YOUR GOAL: Return every line of the material exactly.

[Data extracted from a collection]
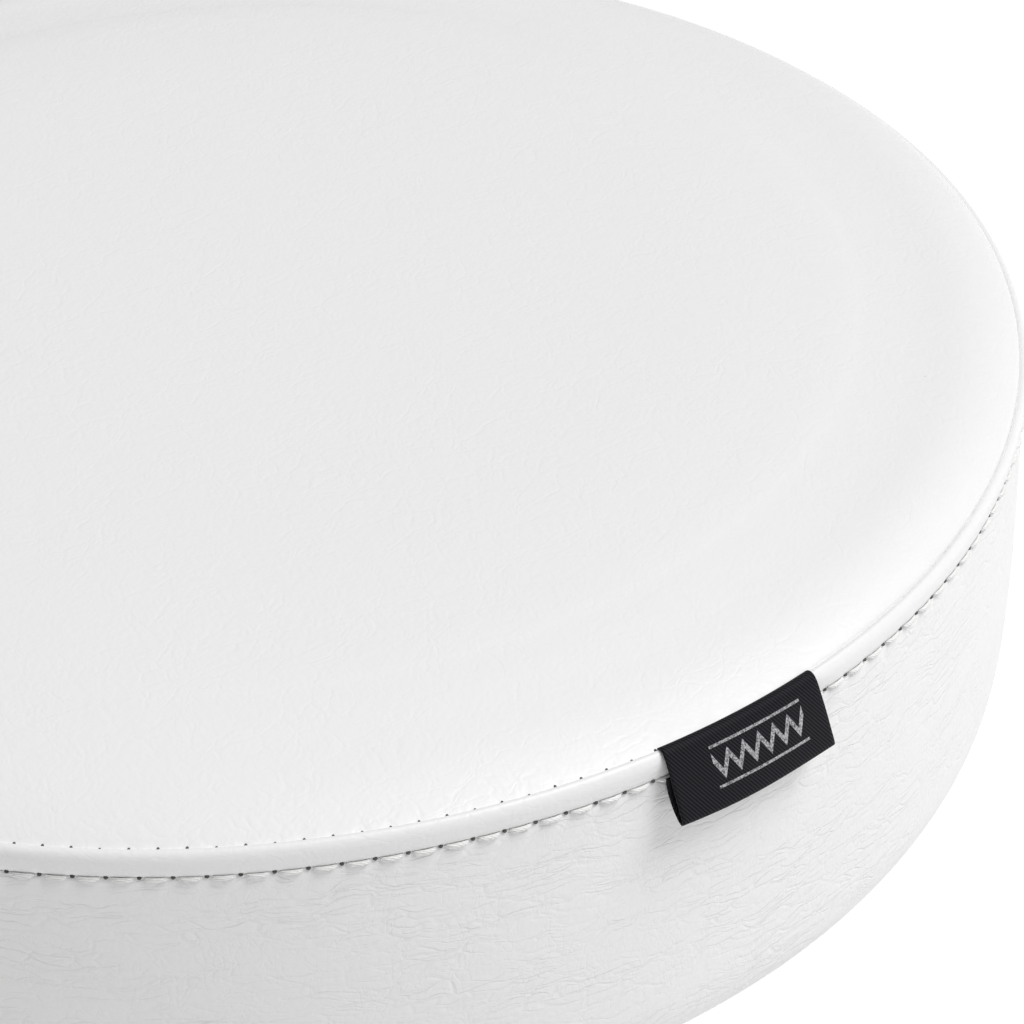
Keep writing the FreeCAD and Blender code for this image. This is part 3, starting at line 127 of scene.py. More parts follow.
def repeated(name, shape, radius, height, angle):
    """One small shape put at many places round the seat. The shape is a grid of (out, along the
    seam, up) in millimetres, closed round its columns. At angle a its point is (radius + out) in
    the direction a, plus along in the direction a + 90 degrees, plus height + up."""
    rows, columns = shape.shape[:2]
    flat = shape.reshape(-1, 3)
    out, side, up = flat[None, :, 0], flat[None, :, 1], flat[None, :, 2]
    c, s = np.cos(angle)[:, None], np.sin(angle)[:, None]
    r = radius + out
    level = SEAM + (height + up) * MM + 0 * c
    points = np.stack([(r * c - side * s) * MM, (r * s + side * c) * MM, level], axis=-1)
    faces = cells(rows, columns, False, True)
    faces = (faces[None] + (np.arange(len(angle)) * rows * columns)[:, None, None]).reshape(-1, 4)
    return merge(piece(name, points, faces))


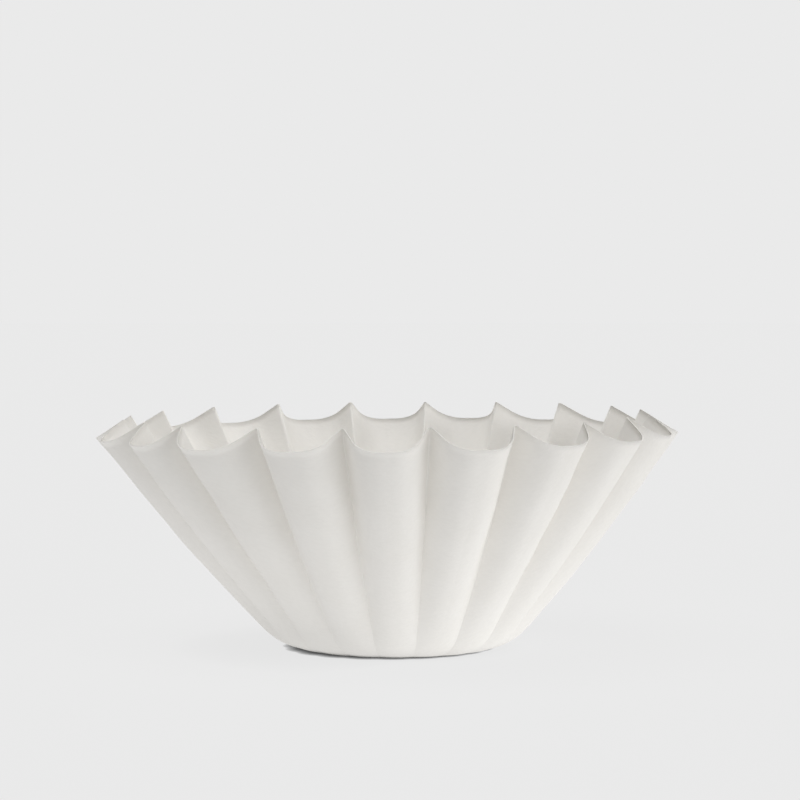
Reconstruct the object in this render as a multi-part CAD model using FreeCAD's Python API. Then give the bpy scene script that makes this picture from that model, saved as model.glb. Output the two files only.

TASK OUTPUT:
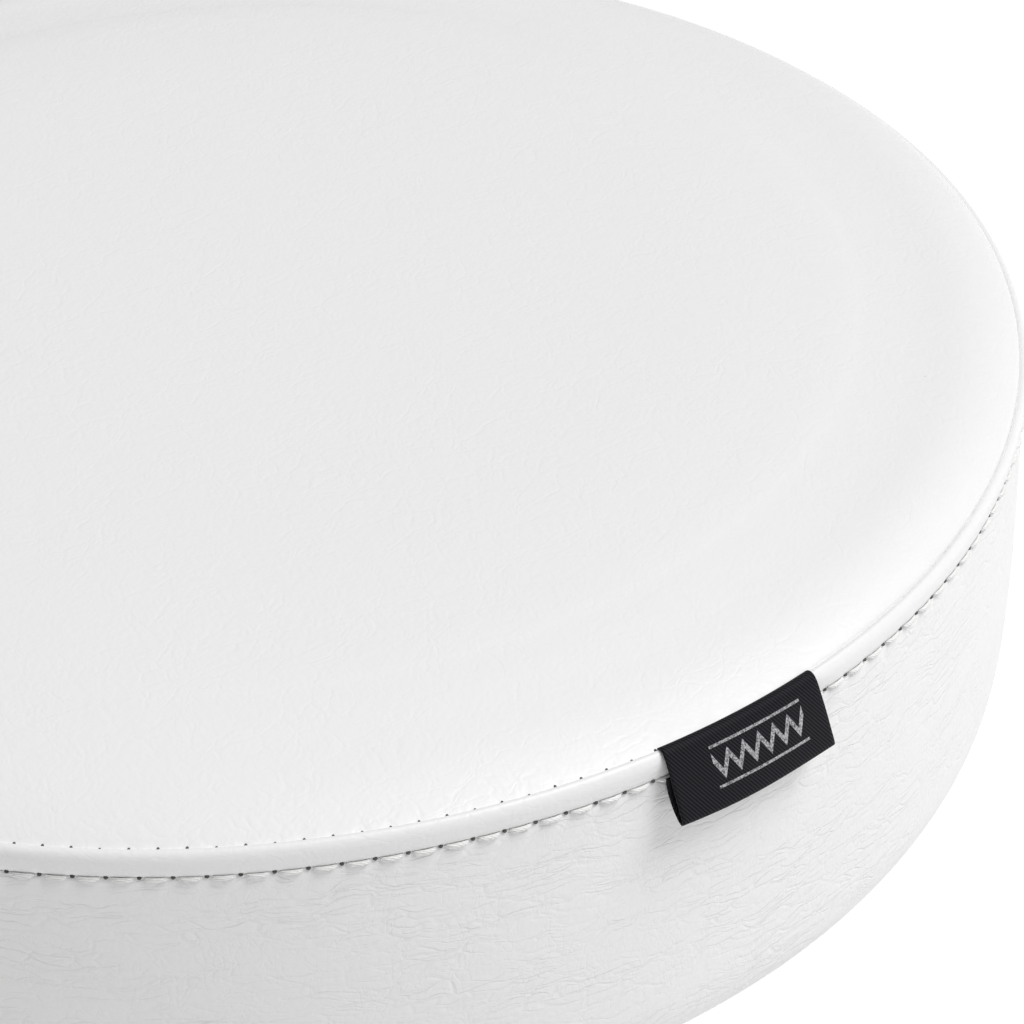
Keep writing the FreeCAD and Blender code for this image. This is part 3, starting at line 127 of scene.py. More parts follow.
def repeated(name, shape, radius, height, angle):
    """One small shape put at many places round the seat. The shape is a grid of (out, along the
    seam, up) in millimetres, closed round its columns. At angle a its point is (radius + out) in
    the direction a, plus along in the direction a + 90 degrees, plus height + up."""
    rows, columns = shape.shape[:2]
    flat = shape.reshape(-1, 3)
    out, side, up = flat[None, :, 0], flat[None, :, 1], flat[None, :, 2]
    c, s = np.cos(angle)[:, None], np.sin(angle)[:, None]
    r = radius + out
    level = SEAM + (height + up) * MM + 0 * c
    points = np.stack([(r * c - side * s) * MM, (r * s + side * c) * MM, level], axis=-1)
    faces = cells(rows, columns, False, True)
    faces = (faces[None] + (np.arange(len(angle)) * rows * columns)[:, None, None]).reshape(-1, 4)
    return merge(piece(name, points, faces))


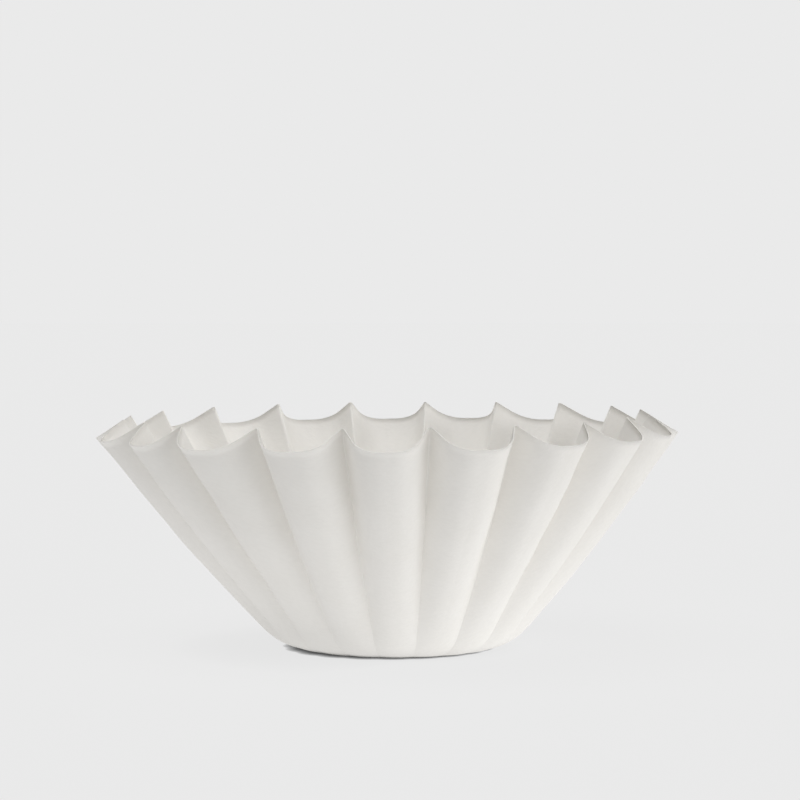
Reconstruct the object in this render as a multi-part CAD model using FreeCAD's Python API. Then give the bpy scene script that makes this picture from that model, saved as model.glb. Output the two files only.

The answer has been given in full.